Their motivations may not align with running tests correctly. E.g. they may want to strengthen the argument for their design over someone else's competing design, or they may be looking for number to serve up to their boss at their monthly review meeting. But performing a statistically-valid test is low on their list of priorities.

I love articles like this that go into the minutiae of how to perform AB tests correctly. But I think they only speak to a small portion of the people who are doing AB tests.

I agree that this is a problem but I wouldn't say it is a big problem in comparison to the problem that most companies have - they don't run any tests at all.

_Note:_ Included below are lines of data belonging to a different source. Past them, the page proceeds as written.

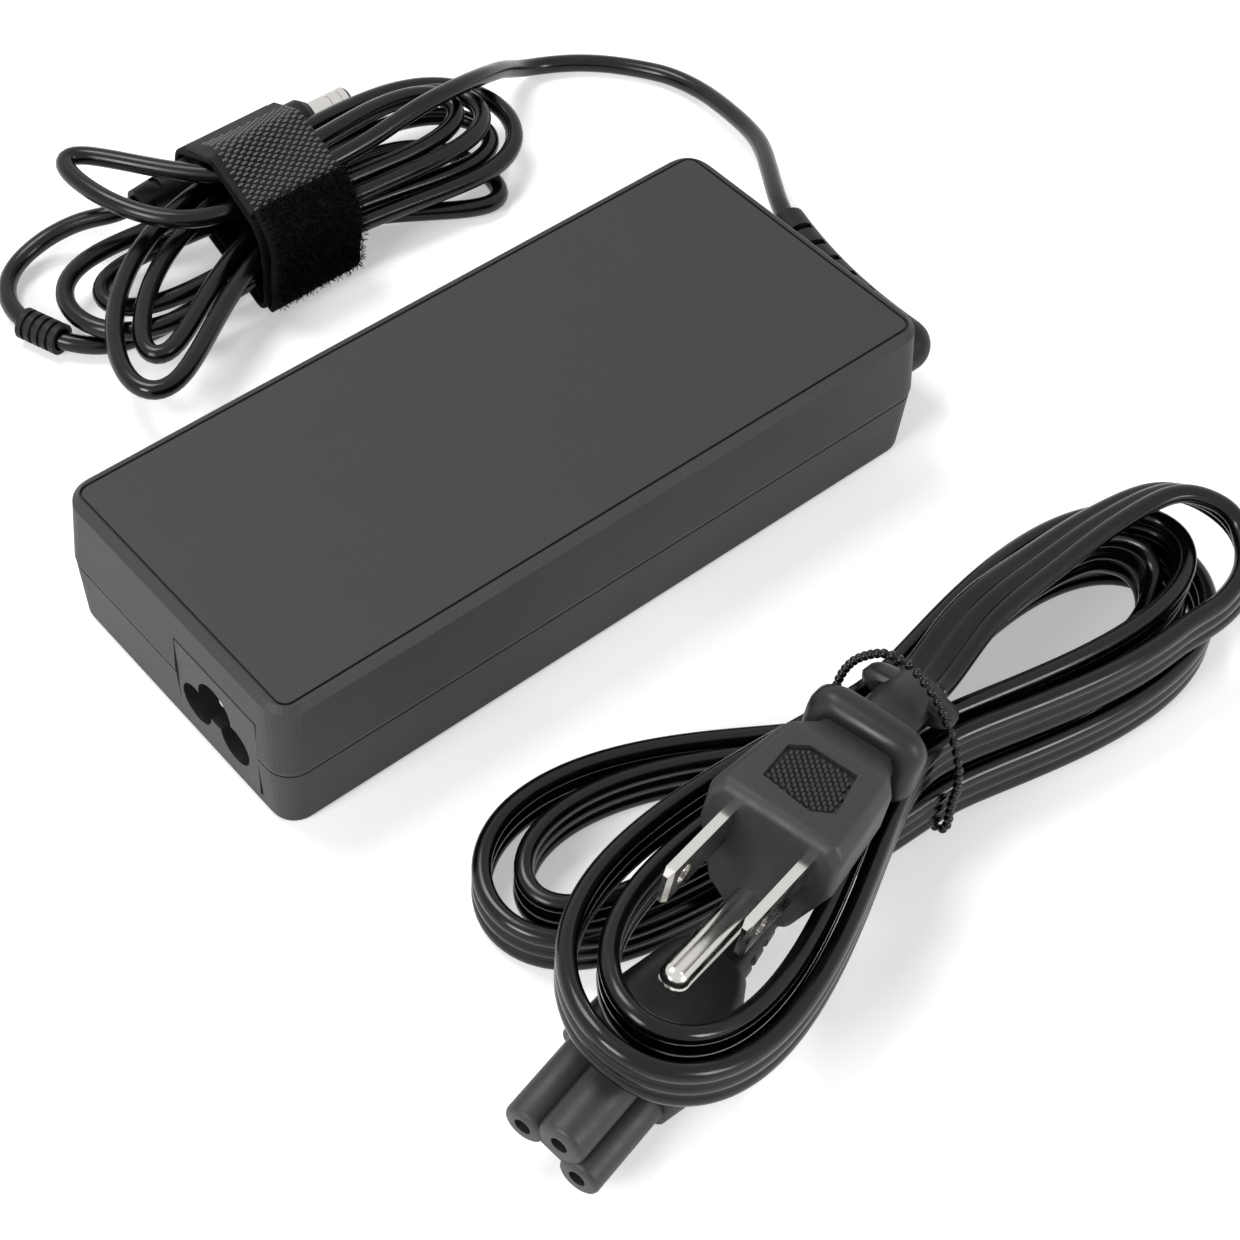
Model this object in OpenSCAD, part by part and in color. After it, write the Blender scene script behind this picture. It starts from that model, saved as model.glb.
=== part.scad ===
// Laptop power adapter with its output cord in a strapped hank and its mains lead in a tied hank.
// Millimetres, +Z up. Origin: centre of the housing's underside. +X: from the mains inlet to the output cord.

/* [Housing] */
// Length of the housing at its widest line
body_length = 132.6; // [126:0.1:145]
// Width of the housing at its widest line
body_width = 59.4; // [57:0.1:68]
// Height of the housing
body_height = 27.3; // [26.8:0.1:31]
// Height of the line where the two shells meet
parting_height = 12.7; // [12:0.1:13.4]
// Wall thickness of the shells
wall = 2.2; // [1.9:0.1:2.4]
// Corner radius of the shells in plan
corner_radius = 4.5; // [4:0.1:6]
// Slope of the side walls, as the inset at the far edge
draft = 0.65; // [0.3:0.05:0.9]
// Rise of the bevel along the top edge
bevel = 1; // [0.6:0.1:1.4]
// Rounding of the bottom edge
foot_round = 0.9; // [0.5:0.1:1.3]
// Width of the line between the shells
parting_gap = 0.35; // [0.2:0.05:0.5]
// Height of the tongue that the lower shell pushes into the upper one
tongue_height = 1.5; // [1:0.1:2]
// Distance from the edge of the lid to its panel groove
groove_inset = 2.3; // [2:0.1:3]
// Width of the panel groove
groove_width = 0.45; // [0.3:0.05:0.8]
// Depth of the panel groove
groove_depth = 0.5; // [0.3:0.05:0.8]

/* [Mains inlet] */
// Width of the inlet insert
inlet_width = 20.8; // [20:0.1:22]
// Top edge of the inlet insert
inlet_top = 20.5; // [19.5:0.1:21]
// Bottom edge of the inlet insert
inlet_bottom = 3.2; // [3:0.1:3.6]
// Length of the inlet insert
inlet_length = 17; // [16:0.1:18]
// Distance between the live and neutral pins
pin_pitch = 10; // [10:0.1:10.4]
// Rise of the earth pin above the other two
earth_rise = 4; // [3.8:0.1:4.4]
// Radius of the live and neutral lobes of the cavity
lobe_radius = 3.7; // [3.5:0.1:3.9]
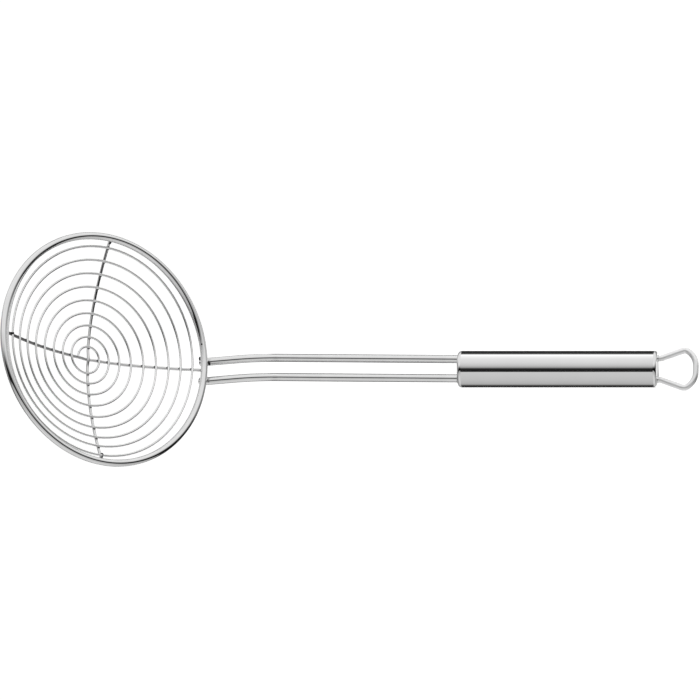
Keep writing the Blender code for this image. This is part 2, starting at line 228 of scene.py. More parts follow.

I actively need to prevent myself from going too deep into the maths and caveats of A/B testing with clients. Running tests with bad maths trumps running no tests at all in my experience

In many cases, I think this is fine.

Take the case given in the article: 2 designs that appear equal, but segmenting reveals (incorrectly) that one performs better on Android and the other on iPhone. Statistically, it doesn't matter which one you pick, because you don't have a strong result. Anecdotally, you might go down the wrong path and waste some time doing something like showing design A to Android and B to iPhone. But the only thing lost is time -- probably a small amount of time compared to creating the different designs.

Best case, you realize there's something technically wrong with your changes in a certain segment because things are widely different. Worst case, you make some changes that don't matter. Overall, the risk / reward of segmenting seems worthwhile.

This is very true - my post is mainly coming from a classical frequentist hypothesis testing perspective. From a Bayesian/portfolio optimization perspective, all that segmentation isn't hurting you much.

But from a business perspective, it's a huge distraction. Your marketers shouldn't be wasting time segmenting - there is no reason to believe it's making any money. And due to multiple comparisons, it's virtually guaranteed that your A/B tests will steer the marketers in the direction of more segmentation.

This is really helpful with understanding where data analysis goes wrong but he totally mis-characterizes proper segmentation strategies.
Another neat approach to dealing with multiple comparisons is Bayesian hierarchical models. Instead of correcting significance thresholds after the fact, all comparisons are represented as parameters in the model from the start. You would still need to 'preregister' segments as you suggest. See Gelman's paper, http://www.stat.columbia.edu/~gelman/research/unpublished/mu...
The Kelly criterion doesn't get enough of a shout-out in discussions of A/B testing and multi-armed bandits. It's particularly apt when you're discussing conversion rates from customer acquisition campaigns - turning ads into customers into ads into customers.

http://en.wikipedia.org/wiki/Kelly_criterion

So 10 years ago when I was in academia, this was a prime way to sink a paper's conclusion in 5 minutes. Obviously the tech world has to relearn lessons from other fields the hard way.
Here is a simpler back of the envelope solution to the problem of segmentation.

Automatically ignore all statistics on segments that are below a certain sample size. Say, 4k successful conversions. If there are no real differences, you'll still draw lots of wrong conclusions. But your odds of wrongly drawing significantly harmful decisions will be very low, and some of the conclusions you draw will be very good.

Your procedures may make statisticians curse and swear. But it provides a simple rule of thumb that is easy for non-statisticians to understand. And mitigates the really bad mistakes.

My strong disagreement with you here is a good illustration of the practical differences between Bayesians and Frequentists. As a Bayesian, I'm horrified by the idea of doing anything other than building a segment model and letting the fatness of the posterior handle the low sample sizes.

But yeah, that is a pretty good way for a marketer to avoid being too stupid. And I can't say I haven't done this a bunch of times, particularly when doing quick exploratory calculations.